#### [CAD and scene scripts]
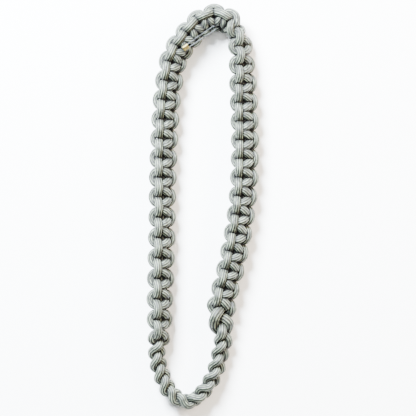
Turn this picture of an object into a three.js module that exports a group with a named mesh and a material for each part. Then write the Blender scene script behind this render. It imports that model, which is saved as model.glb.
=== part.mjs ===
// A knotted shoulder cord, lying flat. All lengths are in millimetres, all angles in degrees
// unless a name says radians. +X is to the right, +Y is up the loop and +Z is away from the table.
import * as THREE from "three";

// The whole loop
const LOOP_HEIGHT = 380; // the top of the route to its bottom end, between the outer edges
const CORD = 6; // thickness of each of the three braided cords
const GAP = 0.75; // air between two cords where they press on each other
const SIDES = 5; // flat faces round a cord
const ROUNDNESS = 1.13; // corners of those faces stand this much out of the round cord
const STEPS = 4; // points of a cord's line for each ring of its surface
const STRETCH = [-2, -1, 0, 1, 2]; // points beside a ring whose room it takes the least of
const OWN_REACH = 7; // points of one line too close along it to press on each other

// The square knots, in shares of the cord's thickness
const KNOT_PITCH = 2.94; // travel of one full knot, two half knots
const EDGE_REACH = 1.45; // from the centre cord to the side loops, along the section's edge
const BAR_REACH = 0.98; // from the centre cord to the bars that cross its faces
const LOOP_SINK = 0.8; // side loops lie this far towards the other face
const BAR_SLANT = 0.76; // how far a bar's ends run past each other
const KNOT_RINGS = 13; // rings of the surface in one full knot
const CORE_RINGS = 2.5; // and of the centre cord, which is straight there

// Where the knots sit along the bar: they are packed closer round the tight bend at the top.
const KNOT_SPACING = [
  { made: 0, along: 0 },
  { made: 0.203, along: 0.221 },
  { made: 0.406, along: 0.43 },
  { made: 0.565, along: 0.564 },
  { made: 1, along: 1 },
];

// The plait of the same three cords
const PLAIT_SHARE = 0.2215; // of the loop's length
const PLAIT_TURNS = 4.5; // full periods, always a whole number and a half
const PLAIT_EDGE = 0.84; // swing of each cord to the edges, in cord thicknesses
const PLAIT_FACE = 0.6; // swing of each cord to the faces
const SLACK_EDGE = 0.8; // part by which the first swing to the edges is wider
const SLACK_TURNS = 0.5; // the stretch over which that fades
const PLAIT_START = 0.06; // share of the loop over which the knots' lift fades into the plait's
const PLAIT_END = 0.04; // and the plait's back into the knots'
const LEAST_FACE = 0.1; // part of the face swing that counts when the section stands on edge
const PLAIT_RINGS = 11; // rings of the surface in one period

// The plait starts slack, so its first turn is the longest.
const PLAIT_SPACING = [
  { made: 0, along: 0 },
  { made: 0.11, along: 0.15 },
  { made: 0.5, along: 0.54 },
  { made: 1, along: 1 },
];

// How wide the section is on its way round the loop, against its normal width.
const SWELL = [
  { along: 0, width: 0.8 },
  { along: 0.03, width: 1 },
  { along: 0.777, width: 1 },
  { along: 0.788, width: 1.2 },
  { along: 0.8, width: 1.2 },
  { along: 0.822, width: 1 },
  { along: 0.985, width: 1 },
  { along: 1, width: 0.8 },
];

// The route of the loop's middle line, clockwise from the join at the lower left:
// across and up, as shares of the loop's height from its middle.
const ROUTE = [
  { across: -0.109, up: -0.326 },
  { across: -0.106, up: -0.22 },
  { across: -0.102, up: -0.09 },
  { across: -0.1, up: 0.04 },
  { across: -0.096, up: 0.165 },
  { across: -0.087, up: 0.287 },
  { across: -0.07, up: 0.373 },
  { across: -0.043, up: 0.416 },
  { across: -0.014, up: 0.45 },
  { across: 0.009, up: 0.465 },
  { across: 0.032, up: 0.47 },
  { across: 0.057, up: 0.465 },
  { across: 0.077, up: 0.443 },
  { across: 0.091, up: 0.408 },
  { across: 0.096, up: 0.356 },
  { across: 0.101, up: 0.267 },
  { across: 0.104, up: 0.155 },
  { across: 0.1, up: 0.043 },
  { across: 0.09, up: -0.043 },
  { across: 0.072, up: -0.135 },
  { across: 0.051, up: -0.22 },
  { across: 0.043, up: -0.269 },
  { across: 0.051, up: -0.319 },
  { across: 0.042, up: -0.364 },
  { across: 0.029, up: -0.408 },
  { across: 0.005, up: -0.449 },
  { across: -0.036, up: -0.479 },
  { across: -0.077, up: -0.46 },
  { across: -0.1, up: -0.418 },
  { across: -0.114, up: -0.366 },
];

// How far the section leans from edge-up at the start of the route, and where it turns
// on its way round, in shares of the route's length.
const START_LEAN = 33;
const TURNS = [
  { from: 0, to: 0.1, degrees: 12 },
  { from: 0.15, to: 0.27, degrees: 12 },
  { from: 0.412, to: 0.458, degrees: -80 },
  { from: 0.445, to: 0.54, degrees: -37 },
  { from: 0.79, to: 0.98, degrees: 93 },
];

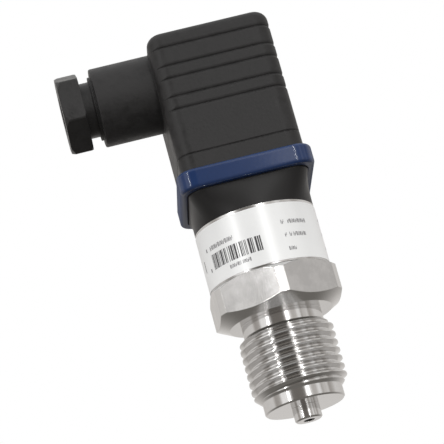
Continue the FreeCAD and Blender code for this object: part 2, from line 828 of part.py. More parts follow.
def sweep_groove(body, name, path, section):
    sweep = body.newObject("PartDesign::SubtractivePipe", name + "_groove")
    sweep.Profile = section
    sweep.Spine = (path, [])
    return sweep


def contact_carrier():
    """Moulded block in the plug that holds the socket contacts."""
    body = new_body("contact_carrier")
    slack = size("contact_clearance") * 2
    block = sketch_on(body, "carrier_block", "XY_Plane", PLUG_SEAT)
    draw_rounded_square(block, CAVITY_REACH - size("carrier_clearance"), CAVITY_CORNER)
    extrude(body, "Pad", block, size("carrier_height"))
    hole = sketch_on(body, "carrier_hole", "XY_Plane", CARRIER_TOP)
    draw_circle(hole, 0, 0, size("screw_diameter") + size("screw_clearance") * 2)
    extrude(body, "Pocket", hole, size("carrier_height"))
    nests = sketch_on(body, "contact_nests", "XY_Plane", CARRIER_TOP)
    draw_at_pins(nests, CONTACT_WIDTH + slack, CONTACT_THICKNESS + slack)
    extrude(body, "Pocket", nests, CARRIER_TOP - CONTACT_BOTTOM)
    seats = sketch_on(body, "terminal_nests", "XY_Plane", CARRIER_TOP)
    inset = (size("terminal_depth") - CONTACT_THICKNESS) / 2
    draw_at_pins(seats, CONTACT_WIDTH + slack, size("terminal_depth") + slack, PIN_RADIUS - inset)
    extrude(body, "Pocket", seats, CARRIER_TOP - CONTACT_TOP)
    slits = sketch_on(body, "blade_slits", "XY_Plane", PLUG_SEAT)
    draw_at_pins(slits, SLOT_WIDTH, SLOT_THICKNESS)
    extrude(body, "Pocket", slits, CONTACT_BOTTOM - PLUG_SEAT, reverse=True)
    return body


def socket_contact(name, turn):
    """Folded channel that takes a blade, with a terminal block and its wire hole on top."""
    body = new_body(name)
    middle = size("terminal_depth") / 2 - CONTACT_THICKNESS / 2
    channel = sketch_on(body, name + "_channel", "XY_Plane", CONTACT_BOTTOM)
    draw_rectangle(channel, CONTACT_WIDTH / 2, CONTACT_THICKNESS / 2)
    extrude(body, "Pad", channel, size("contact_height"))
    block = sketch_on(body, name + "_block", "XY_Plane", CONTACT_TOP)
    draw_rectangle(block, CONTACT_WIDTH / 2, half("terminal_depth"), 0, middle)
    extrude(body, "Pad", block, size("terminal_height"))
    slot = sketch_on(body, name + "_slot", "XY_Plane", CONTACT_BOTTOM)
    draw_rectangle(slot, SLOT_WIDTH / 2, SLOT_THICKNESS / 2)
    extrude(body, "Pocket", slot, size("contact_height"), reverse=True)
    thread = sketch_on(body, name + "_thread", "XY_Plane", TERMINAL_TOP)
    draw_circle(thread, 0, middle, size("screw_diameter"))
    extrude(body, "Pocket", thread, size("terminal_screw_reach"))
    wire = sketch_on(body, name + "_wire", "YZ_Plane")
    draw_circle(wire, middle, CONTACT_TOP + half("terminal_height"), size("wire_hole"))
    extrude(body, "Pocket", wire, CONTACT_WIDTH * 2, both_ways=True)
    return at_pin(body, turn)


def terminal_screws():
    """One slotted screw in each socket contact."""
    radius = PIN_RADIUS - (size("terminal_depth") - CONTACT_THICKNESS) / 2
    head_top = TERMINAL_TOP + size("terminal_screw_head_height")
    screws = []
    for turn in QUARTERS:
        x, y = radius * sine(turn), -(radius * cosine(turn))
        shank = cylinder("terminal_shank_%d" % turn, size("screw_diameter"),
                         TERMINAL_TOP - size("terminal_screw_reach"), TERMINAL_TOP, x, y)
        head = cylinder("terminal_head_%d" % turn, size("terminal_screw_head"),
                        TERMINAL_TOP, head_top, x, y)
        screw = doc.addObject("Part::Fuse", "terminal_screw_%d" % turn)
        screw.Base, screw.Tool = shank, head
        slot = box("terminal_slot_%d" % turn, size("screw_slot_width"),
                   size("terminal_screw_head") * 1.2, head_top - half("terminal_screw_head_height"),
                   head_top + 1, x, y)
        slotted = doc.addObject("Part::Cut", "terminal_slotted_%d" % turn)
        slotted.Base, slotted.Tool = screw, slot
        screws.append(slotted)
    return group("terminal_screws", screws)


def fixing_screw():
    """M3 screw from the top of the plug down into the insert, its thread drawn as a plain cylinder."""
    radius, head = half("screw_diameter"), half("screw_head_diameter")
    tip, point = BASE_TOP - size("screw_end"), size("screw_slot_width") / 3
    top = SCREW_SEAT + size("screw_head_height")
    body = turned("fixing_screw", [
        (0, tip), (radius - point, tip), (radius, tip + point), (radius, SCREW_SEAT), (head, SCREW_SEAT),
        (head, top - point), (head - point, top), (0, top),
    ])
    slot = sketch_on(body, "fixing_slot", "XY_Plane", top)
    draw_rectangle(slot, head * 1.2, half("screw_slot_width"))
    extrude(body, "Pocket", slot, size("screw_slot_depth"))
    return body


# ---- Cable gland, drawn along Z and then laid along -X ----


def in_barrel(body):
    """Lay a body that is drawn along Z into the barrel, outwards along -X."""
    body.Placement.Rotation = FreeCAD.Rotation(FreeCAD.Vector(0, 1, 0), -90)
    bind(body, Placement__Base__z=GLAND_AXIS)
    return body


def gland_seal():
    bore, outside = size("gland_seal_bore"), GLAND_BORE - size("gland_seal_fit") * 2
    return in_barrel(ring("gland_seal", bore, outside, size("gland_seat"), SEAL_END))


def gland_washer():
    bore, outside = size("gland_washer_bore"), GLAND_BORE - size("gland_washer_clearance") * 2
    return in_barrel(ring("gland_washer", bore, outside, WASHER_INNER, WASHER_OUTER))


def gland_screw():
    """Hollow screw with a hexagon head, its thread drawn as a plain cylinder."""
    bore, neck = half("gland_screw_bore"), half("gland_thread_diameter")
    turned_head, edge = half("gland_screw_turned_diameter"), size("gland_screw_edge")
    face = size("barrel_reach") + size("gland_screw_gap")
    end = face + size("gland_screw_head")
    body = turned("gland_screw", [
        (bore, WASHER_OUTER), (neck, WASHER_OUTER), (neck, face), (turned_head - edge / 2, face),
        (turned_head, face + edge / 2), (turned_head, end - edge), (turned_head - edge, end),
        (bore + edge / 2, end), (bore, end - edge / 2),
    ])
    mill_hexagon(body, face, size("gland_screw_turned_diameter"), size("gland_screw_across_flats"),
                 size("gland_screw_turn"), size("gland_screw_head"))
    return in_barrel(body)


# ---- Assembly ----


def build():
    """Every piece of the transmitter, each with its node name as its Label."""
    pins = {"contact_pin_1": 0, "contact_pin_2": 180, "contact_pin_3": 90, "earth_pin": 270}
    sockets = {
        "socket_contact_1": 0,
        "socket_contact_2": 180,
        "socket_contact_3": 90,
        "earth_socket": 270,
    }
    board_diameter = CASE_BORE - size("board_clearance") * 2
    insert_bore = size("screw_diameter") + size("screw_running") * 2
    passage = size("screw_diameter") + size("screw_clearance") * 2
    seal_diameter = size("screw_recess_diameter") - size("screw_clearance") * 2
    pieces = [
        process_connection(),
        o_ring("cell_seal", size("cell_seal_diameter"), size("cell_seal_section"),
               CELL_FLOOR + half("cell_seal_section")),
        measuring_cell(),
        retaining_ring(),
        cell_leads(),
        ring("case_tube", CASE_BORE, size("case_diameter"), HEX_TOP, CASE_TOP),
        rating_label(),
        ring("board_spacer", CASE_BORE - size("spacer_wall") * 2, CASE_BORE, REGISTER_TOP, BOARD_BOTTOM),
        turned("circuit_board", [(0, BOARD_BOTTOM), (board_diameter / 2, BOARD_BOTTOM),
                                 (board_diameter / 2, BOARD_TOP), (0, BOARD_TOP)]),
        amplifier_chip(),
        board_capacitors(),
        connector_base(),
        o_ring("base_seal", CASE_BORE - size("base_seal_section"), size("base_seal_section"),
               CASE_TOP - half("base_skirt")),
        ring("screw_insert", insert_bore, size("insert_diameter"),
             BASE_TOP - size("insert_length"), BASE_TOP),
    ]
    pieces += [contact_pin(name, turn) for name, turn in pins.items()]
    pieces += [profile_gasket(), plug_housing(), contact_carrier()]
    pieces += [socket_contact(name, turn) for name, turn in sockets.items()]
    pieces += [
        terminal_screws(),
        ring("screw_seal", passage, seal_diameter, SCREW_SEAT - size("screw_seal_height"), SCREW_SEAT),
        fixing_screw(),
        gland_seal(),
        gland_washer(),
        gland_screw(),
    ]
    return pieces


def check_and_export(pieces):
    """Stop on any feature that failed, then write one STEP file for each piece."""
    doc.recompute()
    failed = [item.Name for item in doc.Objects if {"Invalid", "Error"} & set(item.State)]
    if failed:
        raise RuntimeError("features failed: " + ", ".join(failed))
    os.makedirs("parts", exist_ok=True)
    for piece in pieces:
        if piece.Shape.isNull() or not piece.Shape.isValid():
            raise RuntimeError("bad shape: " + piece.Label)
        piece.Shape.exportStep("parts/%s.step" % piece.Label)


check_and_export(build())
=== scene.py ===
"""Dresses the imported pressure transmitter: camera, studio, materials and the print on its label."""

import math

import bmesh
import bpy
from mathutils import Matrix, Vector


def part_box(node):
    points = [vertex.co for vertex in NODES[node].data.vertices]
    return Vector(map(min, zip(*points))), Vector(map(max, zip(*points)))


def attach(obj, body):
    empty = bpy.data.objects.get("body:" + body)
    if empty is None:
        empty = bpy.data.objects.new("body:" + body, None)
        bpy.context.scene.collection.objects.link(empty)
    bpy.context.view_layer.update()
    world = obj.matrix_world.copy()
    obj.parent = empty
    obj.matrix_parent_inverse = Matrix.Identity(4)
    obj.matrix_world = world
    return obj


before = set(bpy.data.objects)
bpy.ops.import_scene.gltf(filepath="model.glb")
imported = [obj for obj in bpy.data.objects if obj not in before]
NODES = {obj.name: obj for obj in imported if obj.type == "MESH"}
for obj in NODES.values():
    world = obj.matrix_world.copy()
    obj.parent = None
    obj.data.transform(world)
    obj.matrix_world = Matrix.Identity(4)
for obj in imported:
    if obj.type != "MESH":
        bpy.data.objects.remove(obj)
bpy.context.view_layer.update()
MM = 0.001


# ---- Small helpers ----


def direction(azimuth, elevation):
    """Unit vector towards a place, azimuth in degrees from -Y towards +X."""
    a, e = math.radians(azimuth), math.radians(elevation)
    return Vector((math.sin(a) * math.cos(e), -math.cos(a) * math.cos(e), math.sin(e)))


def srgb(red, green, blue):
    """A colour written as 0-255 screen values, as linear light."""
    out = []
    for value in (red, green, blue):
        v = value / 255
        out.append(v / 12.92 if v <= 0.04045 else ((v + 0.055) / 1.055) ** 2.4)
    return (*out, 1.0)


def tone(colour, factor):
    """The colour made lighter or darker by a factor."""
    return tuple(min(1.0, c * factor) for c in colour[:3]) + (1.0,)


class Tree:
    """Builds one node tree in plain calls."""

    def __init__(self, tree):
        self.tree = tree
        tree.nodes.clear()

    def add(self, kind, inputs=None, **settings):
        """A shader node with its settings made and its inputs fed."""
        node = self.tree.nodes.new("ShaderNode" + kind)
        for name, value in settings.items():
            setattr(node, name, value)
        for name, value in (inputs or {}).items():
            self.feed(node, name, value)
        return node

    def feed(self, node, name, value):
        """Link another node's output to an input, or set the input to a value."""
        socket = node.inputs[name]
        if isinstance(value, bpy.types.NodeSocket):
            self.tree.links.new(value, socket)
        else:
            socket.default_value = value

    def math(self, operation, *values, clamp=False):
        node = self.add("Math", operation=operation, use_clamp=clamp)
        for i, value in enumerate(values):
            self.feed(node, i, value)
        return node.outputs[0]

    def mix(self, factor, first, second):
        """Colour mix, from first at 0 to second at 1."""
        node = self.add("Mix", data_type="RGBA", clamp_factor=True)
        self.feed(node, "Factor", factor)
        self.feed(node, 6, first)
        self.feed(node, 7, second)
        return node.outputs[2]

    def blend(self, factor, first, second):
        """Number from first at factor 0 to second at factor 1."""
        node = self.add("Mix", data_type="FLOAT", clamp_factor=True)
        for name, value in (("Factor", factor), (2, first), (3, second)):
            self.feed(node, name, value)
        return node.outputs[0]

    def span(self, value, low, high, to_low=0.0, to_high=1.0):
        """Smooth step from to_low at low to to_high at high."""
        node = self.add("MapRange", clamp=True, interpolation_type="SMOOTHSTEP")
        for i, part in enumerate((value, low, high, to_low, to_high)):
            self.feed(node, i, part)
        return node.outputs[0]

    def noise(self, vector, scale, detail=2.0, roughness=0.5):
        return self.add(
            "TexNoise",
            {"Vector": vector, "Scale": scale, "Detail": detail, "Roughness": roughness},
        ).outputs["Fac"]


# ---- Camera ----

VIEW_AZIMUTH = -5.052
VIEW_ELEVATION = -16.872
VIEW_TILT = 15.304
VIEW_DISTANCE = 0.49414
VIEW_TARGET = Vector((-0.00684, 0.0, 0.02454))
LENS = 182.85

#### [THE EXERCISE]
Return nothing but the lines running from the line with "pieces += [contact_pin(name, turn)" through the line with "obj.data.transform(world)", exactly as they appear.

#### [RESPONSE]
    pieces += [contact_pin(name, turn) for name, turn in pins.items()]
    pieces += [profile_gasket(), plug_housing(), contact_carrier()]
    pieces += [socket_contact(name, turn) for name, turn in sockets.items()]
    pieces += [
        terminal_screws(),
        ring("screw_seal", passage, seal_diameter, SCREW_SEAT - size("screw_seal_height"), SCREW_SEAT),
        fixing_screw(),
        gland_seal(),
        gland_washer(),
        gland_screw(),
    ]
    return pieces


def check_and_export(pieces):
    """Stop on any feature that failed, then write one STEP file for each piece."""
    doc.recompute()
    failed = [item.Name for item in doc.Objects if {"Invalid", "Error"} & set(item.State)]
    if failed:
        raise RuntimeError("features failed: " + ", ".join(failed))
    os.makedirs("parts", exist_ok=True)
    for piece in pieces:
        if piece.Shape.isNull() or not piece.Shape.isValid():
            raise RuntimeError("bad shape: " + piece.Label)
        piece.Shape.exportStep("parts/%s.step" % piece.Label)


check_and_export(build())
=== scene.py ===
"""Dresses the imported pressure transmitter: camera, studio, materials and the print on its label."""

import math

import bmesh
import bpy
from mathutils import Matrix, Vector


def part_box(node):
    points = [vertex.co for vertex in NODES[node].data.vertices]
    return Vector(map(min, zip(*points))), Vector(map(max, zip(*points)))


def attach(obj, body):
    empty = bpy.data.objects.get("body:" + body)
    if empty is None:
        empty = bpy.data.objects.new("body:" + body, None)
        bpy.context.scene.collection.objects.link(empty)
    bpy.context.view_layer.update()
    world = obj.matrix_world.copy()
    obj.parent = empty
    obj.matrix_parent_inverse = Matrix.Identity(4)
    obj.matrix_world = world
    return obj


before = set(bpy.data.objects)
bpy.ops.import_scene.gltf(filepath="model.glb")
imported = [obj for obj in bpy.data.objects if obj not in before]
NODES = {obj.name: obj for obj in imported if obj.type == "MESH"}
for obj in NODES.values():
    world = obj.matrix_world.copy()
    obj.parent = None
    obj.data.transform(world)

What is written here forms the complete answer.